Three Months Ended March 31, 2019 and 2018 Financial Results

Net Income for the three months ended March 31, 2019 was $1.9 million as compared to net income of $4.8 million in the corresponding period of 2018, which represents a decrease of $2.9 million, or 60.4%. The decrease in net income for the first quarter of 2019, was mainly attributable to:

the decrease in revenues and increase in operating expenses during the three months ended March 31, 2019, as compared to the same period in 2018, as further elaborated below; and

the increases in U.S. Libor rates, which correspondingly, increased the Partnership’s interest and finance costs with respect to Partnership’s $480 million senior secured term loan (the “Term Loan B”) in the first quarter of 2019 in comparison to the first quarter of 2018.

Adjusted Net Income for the three months ended March 31, 2019 was $1.7 million as compared to Adjusted Net Income of $7.2 million in the corresponding period of 2018, which represents a decrease of $5.5 million, or 76.4%. Adjusted EBITDA for the three months ended March 31, 2019 was $21.7 million compared to Adjusted EBITDA of $26.6 million for the corresponding period of 2018, which represents a decrease of $4.9 million, or 18.4%. The decrease in Adjusted EBITDA (which excludes non-cash and non-recurring items), was predominantly due to the lower revenues earned on certain of the Partnership’s LNG carriers as further discussed below. The decrease in Adjusted Net Income (which excludes non-cash and non-recurring items) was predominantly due to the lower revenues earned on certain of the Partnership’s LNG carriers as well as the increased financing costs, as also further discussed below.

The Partnership’s Distributable Cash Flow for the three-month period ended March 31, 2019 was $5.8 million, compared to $11.3 million in the corresponding period of 2018, which represents a decrease of $5.5 million, or 48.7%. This decrease was attributable to factors discussed in (i) and (ii) outlined above.

For the three-month period ended March 31, 2019, the Partnership reported loss per common unit and Adjusted Loss per common unit, basic and diluted, of $0.03 and $0.03, respectively, after taking into account the Series A Preferred Units’ interest and the Series B Preferred Units’ interest on the Partnership’s net loss/ Adjusted Net Income.
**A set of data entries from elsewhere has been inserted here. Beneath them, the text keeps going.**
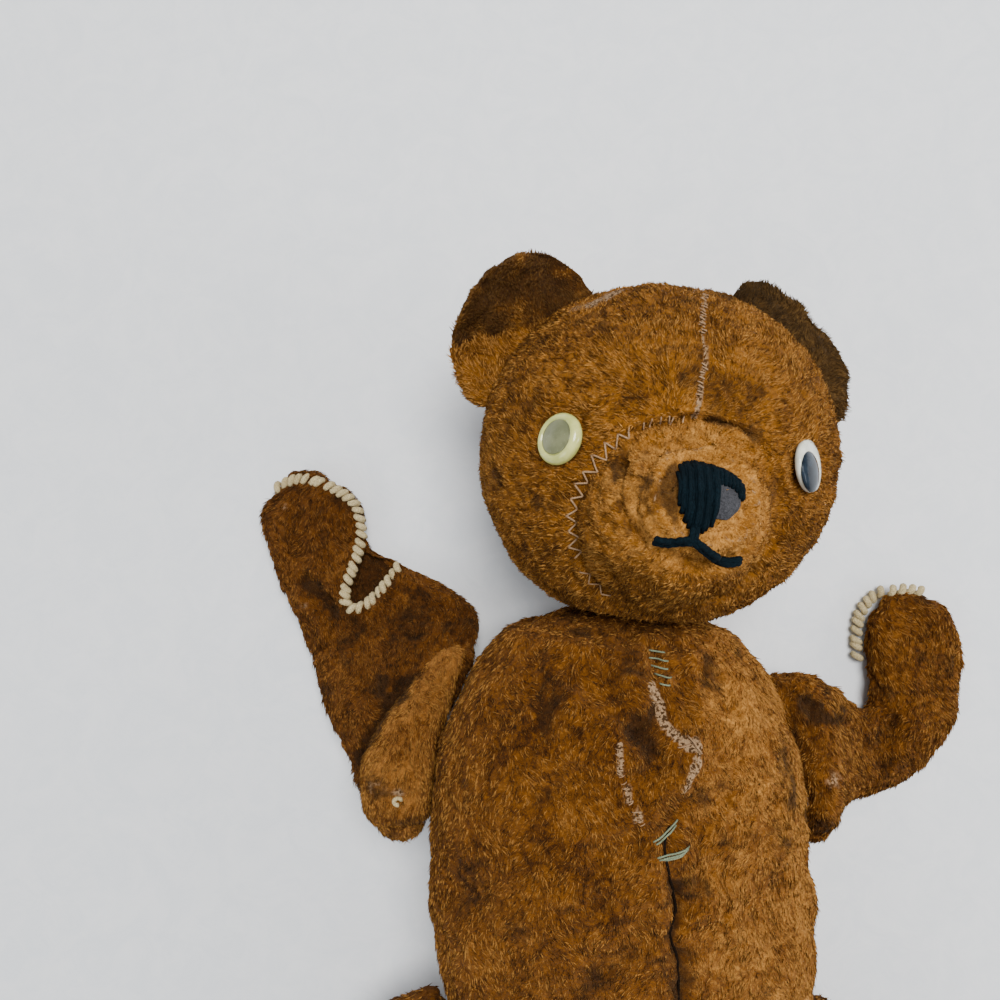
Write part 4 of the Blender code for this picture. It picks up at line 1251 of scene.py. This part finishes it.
EAR_R = ear_shape("ear_right", ear_stations(52, 37, 10, 33.5, 46), GOLD,
                  ("ear_front_right", "ear_back_right"), 81, right_dark)
EAR_L = ear_shape("ear_left", ear_stations(-47, 30, -14, 34, -20), OLIVE,
                  ("ear_front_left", "ear_back_left"), 91, left_dark)
print("ears:", len(EAR_R[0].data.polygons) + len(EAR_L[0].data.polygons), "faces")

# %% [markdown]
# ## Arms
# Both arms have lost most of their wadding. Each is a broad flat sleeve that lies where it falls, with a
# firmer pad over the shoulder's disc laid on its top end. The sleeve is swept along rows that give its two
# edges, and the pad is swept along its own short line. The right paw's front layer stops at a yarn edge,
# and the back layer shows in the notch behind it.

# %% Arm stations
RIGHT_ROWS = [
    (-3, (-105, 9), (-94, 17), 5), (4, (-111, 9), (-92, 22), 6), (14, (-115, 9), (-88, 28), 7),
    (26, (-119, 9), (-86, 30), 7.5), (40, (-127, 9), (-79, 35), 8), (50, (-131, 9), (-75.5, 34), 8),
    (60, (-135, 9), (-69.5, 31), 8), (70, (-138, 9), (-64.5, 27), 8), (81, (-141.5, 9), (-61, 21), 8),
    (97, (-147, 9), (-60.5, 13), 8.2), (110, (-154, 9), (-77, 10), 8.4),
    (121, (-158, 9), (-97, 9.5), 8.5), (130, (-161, 9), (-112, 9), 8.5), (142, (-163, 9), (-114, 9), 8.4),
    (153, (-158, 9), (-120, 9), 7.6), (159, (-151, 9), (-132, 9), 5.5),
]
LEFT_PATH = [
    (77, 49, 34, 0, 22, 9), (84, 42, 33, 0, 31, 13), (92, 39, 30, 0, 33, 14), (101, 36, 24, 0, 31.5, 13),
    (111, 33.5, 17, 0, 28, 11.5), (122, 31, 11, 4, 23.5, 9.7), (133, 32, 10, 20, 20, 9.2),
    (143, 38, 10, 46, 19, 9.2), (149, 49, 10, 75, 20, 9.2), (151, 64, 10, 92, 21.5, 9.2),
    (150, 80, 10, 96, 22.5, 9), (147, 94, 10, 100, 18, 8), (146, 100, 10, 100, 11, 6),
]
RIGHT_PAD = [
    (12, -91.5, 42, 11, 13), (16, -91.5, 43, 14.8, 17), (25, -91.5, 44, 16.4, 18.2),
    (38, -90.5, 44, 16.2, 17), (50, -87.5, 39, 14, 13), (61, -81.5, 34, 11.5, 9.5),
    (71, -75.5, 29, 8.5, 6.5), (78, -71, 25, 5.5, 4.5),
]
LEFT_PAD = [
    (10, 86.5, 43, 6, 12), (15, 87, 44, 8.5, 16), (24, 87, 45, 9.5, 17.8), (37, 88.5, 43, 10.5, 16),
    (50, 91, 37, 10.5, 13), (62, 92, 30, 8, 9),
]
PAW_EDGE = trace(np.array([(-156, 154.5), (-151, 158), (-142.4, 160), (-133, 158), (-124, 153.5),
                           (-117, 147), (-114.6, 136), (-116, 123), (-119.5, 113), (-121.3, 105),
                           (-119.5, 99.3), (-114.5, 99), (-108.4, 103), (-101, 111.5),
                           (-95.8, 119.5)]) * MM, 10)
NOTCH = np.array([(-114.5, 126), (-116.5, 122), (-121, 106), (-118.5, 98.8), (-108.4, 102), (-100, 112),
                  (-95, 121.5), (-98, 130), (-108, 130)]) * MM


def right_sleeve():
    """Stations midway between each row's edges; across is half their gap, deep square to it."""
    stations = []
    for y, low, high, half in RIGHT_ROWS:
        low, high = np.array([low[0], y, low[1]]), np.array([high[0], y, high[1]])
        across = (high - low) / 2
        deep = unit(np.cross(across, [0, 1, 0])) * half
        stations.append(((low + high) / 2 * MM, across * MM, deep * MM))
    return stations


def left_sleeve():
    """Stations along the path, each turned to its heading."""
    stations = []
    for x, y, z, heading, wide, half in LEFT_PATH:
        a = math.radians(heading)
        across = np.array([-math.sin(a), math.cos(a), 0]) * wide
        stations.append((np.array([x, y, z]) * MM, across * MM, np.array([0, 0, half]) * MM))
    return stations


def pad_stations(rows):
    """Level stations from rows of (y, x, z, half width, half depth) in mm."""
    return [(np.array([x, y, z]) * MM, np.array([w, 0, 0]) * MM, np.array([0, 0, d]) * MM)
            for y, x, z, w, d in rows]


def within(points, corners):
    """1 where a point lies inside the polygon, by counting the edges to its right."""
    x, y = points[..., 0], points[..., 1]
    odd = np.zeros(x.shape, bool)
    for (ax, ay), (bx, by) in zip(corners, np.roll(corners, -1, 0)):
        crosses = (ay > y) != (by > y)
        at = ax + (y - ay) / (by - ay if by != ay else 1) * (bx - ax)
        odd ^= crosses & (x < at)
    return odd.astype(float)


# %% [markdown]
# ## How the arms have worn, and where shade is painted
# Each arm has a few long soft folds, given as lines with a depth and a width in mm, and a few bald or dark
# patches. Noise fills in the rest. The folds' hollows, the partings and some dark patches are painted shade.

# %% Arm relief and wear
RIGHT_FOLDS = [
    (trace(np.array([(-146, 115), (-137, 110), (-130, 103), (-125, 92)]) * MM, 6), 3.6, 3.0),
    (trace(np.array([(-150, 106), (-141, 102), (-134, 93), (-129, 80)]) * MM, 6), -2.2, 3.0),
    (trace(np.array([(-118, 22), (-110, 38), (-99, 56), (-86, 72)]) * MM, 6), 3.6, 3.5),
    (trace(np.array([(-112, 66), (-104, 60), (-97, 52)]) * MM, 6), 1.6, 5.0),
]
LEFT_FOLDS = [
    (trace(np.array([(80, 64), (92, 57), (102, 52), (118, 45)]) * MM, 6), 3.0, 3.2),
    (trace(np.array([(84, 44), (98, 40), (112, 34)]) * MM, 6), -2.4, 3.5),
    (trace(np.array([(120, 30), (134, 40), (140, 50)]) * MM, 6), 2.6, 4.0),
    (trace(np.array([(132, 20), (146, 34)]) * MM, 6), -1.6, 4.0),
]


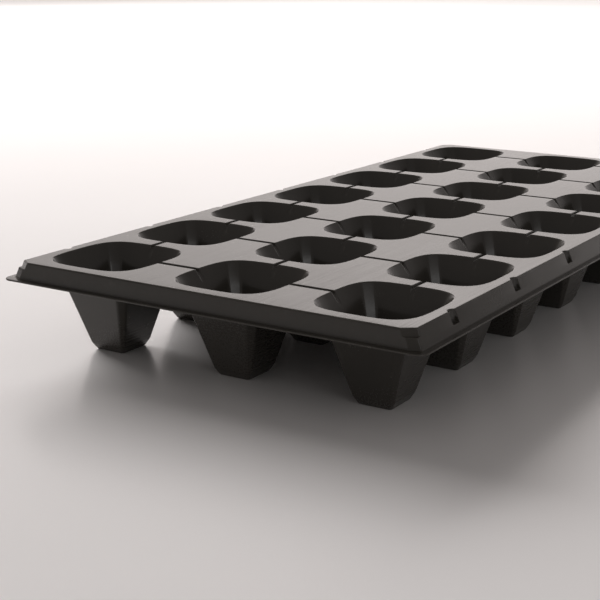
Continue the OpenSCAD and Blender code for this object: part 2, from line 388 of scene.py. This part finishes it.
def rim_octant(tile, row, wall, turn, side):
    """One octant of a rim row, on a wall at the tray's edge."""
    axis = wall % 2
    x = tile.reach(wall, row.plane(axis))
    if axis == 0:
        lead, start = flute_lead(row, row.plane(0, row.flute_z))
        lead[:, 0] = tile.reach(wall, lead[:, 0])
    else:
        along = lateral(side)
        lead, start = with_z(np.column_stack([np.full(SHOULDER, x), along]), row.z), along[-1] + SMALL_ROUND
    next_wall = (wall + turn) % 4
    if not tile.outer[next_wall]:
        along = spread(start, PITCH[1 - axis] / 2, side)
        along[0] = start
        rest = with_z(np.column_stack([np.full(len(along), x), along]), row.z)
        return np.vstack([lead, rest])
    zone = tile.reach(next_wall, DECK_HALF[1 - axis]) - CORNER_ZONE
    along = np.array([start, mixed(start, zone, 0.6), zone])
    rest = with_z(np.column_stack([np.full(3, x), along]), row.z)
    half = tile.reach(wall, row.plane(axis, row.corner_z))
    other = tile.reach(next_wall, row.plane(1 - axis, row.corner_z))
    if row.bend:
        angles = np.linspace(0, math.pi / 4, ARC_STEPS + 2)
        corner = np.column_stack([half + row.bend * (np.cos(angles) - 1),
                                  other + row.bend * (np.sin(angles) - 1)])
    else:
        corner = corner_arc(half, other, row.cut[1 - axis], row.cut[axis], CORNER_ROUND[side])
    return np.vstack([lead, rest, with_z(corner, row.corner_z)])


def deck_octant(tile, wall, turn, side):
    """One octant of the row where a tile ends: at the deck's edge, or half-way to the next cell."""
    row = RIM[side][0]
    if tile.outer[wall]:
        return rim_octant(tile, row, wall, turn, side)
    axis = wall % 2
    x = PITCH[axis] / 2
    next_wall = (wall + turn) % 4
    end = tile.reach(next_wall, row.plane(1 - axis)) if tile.outer[next_wall] else PITCH[1 - axis] / 2
    along = np.concatenate([lateral(side), spread(lateral(side)[-1], end, side)])
    return grooved(with_z(np.column_stack([np.full(OCTANT, x), along]), row.z), side)


def tile_rows(tile, side):
    """Every ring of a tile's face of the sheet, in the tray's own place."""
    def cell_octant(row):
        octant = CELL_OCTANTS[side][row]
        return lambda wall, turn: octant if tile.outer[wall] else grooved(octant, side)

    rows = [ring(cell_octant(row)) for row in range(CELL_ROWS)]
    edge = ring(lambda wall, turn: deck_octant(tile, wall, turn, side))
    rows += [mixed(rows[-1], edge, 0.5), edge]
    for row in RIM[side][1:]:
        rows.append(ring(
            lambda wall, turn: rim_octant(tile, row, wall, turn, side) if tile.outer[wall] else None))
    rows = np.array(rows)
    rows[:, :, :2] += tile.centre
    return rows


# ---- Which piece each quad of a tile belongs to ----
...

Loss per common unit and Adjusted Loss per common unit, basic and diluted, are calculated on the basis of a weighted average number of 35,490,000 common units outstanding during the period, in the case of Adjusted Loss per common unit after reflecting the impact of the non-cash items presented in Appendix B of this press release.

Adjusted Net Income, Adjusted EBITDA, Distributable Cash Flow and Adjusted Earnings/(Loss) per common unit are not recognized measures under U.S. GAAP. Please refer to Appendix B of this press release for the definitions and reconciliation of these measures to the most directly comparable financial measures calculated and presented in accordance with U.S. GAAP.

Voyage revenues were $31.4 million for the three-month period ended March 31, 2019 as compared to $33.9 million for the corresponding period of 2018, which represents a decrease of $2.5 million, or 7.4%. This decrease was mainly due to:

lower revenues earned on the Arctic Aurora, which, in August 2018 rolled-over into its new charter with Equinor ASA (“Equinor”) at a lower charter rate;

lower revenues earned on the Ob River, which completed employment under its multi-year charter contract with Gazprom Global LNG Limited (“Gazprom”) in April 2018 and subsequently, began employment under a ten-year charter party with an entity that is part of the wider Gazprom group of companies at a lower charter rate; and

lower revenues earned on the Lena River, which completed its employment under its multi-year charter contract with Gazprom in October 2018 and in the same month, was delivered into its multi-month charter with a major energy company at a lower charter rate, pending its delivery to its multi-year charter with Yamal.

This decrease in voyage revenues was, however, partially offset by the increase in the first quarter 2019 voyage revenues on its steam turbine vessel, the Clean Energy, which was delivered to its eight-year charter party with Gazprom in July 2018. The vessel had been trading in the spot market in the first quarter of 2018 at a lower charter rate.

Vessel operating expenses were $6.9 million, which corresponds to a daily rate of $12,817 in the three-month period ended March 31, 2019, as compared to $6.3 million, or a daily rate of $11,741 in the corresponding period of 2018. This increase is mainly attributable to the increased operating expenses of the Yenisei River in the first quarter of 2019, as compared to the corresponding quarter of 2018. The Yenisei River has been employed by Yamal since August 2018.

Interest and finance costs were $13.1 million in the first quarter of 2019 as compared to $12.0 million in the first quarter of 2018, which represents an increase of $1.1 million, or 9.2%. As discussed above, this increase was due to the increase in the Partnership’s weighted average interest in the first quarter of 2019 related to increased interest charges on its variable interest bearing secured debt, as compared to the corresponding period of 2018.

The Partnership reported average daily hire gross of commissions(1) of approximately $57,700 per day per vessel in the three months ended March 31, 2019, compared to approximately $66,300 per day per vessel in the corresponding period of 2018. During both three-month periods ended March 31, 2019 and 2018, the Partnership’s vessels operated at a 100.0% utilization rate.

Amounts relating to variations in period-on-period comparisons shown in this section are derived from the condensed financials presented below.

(1) Average daily hire gross of commissions represents voyage revenue excluding the non-cash time charter deferred revenue amortization and amortization of prepaid charter revenue, divided by the Available Days in the Partnership’s fleet as described in Appendix B.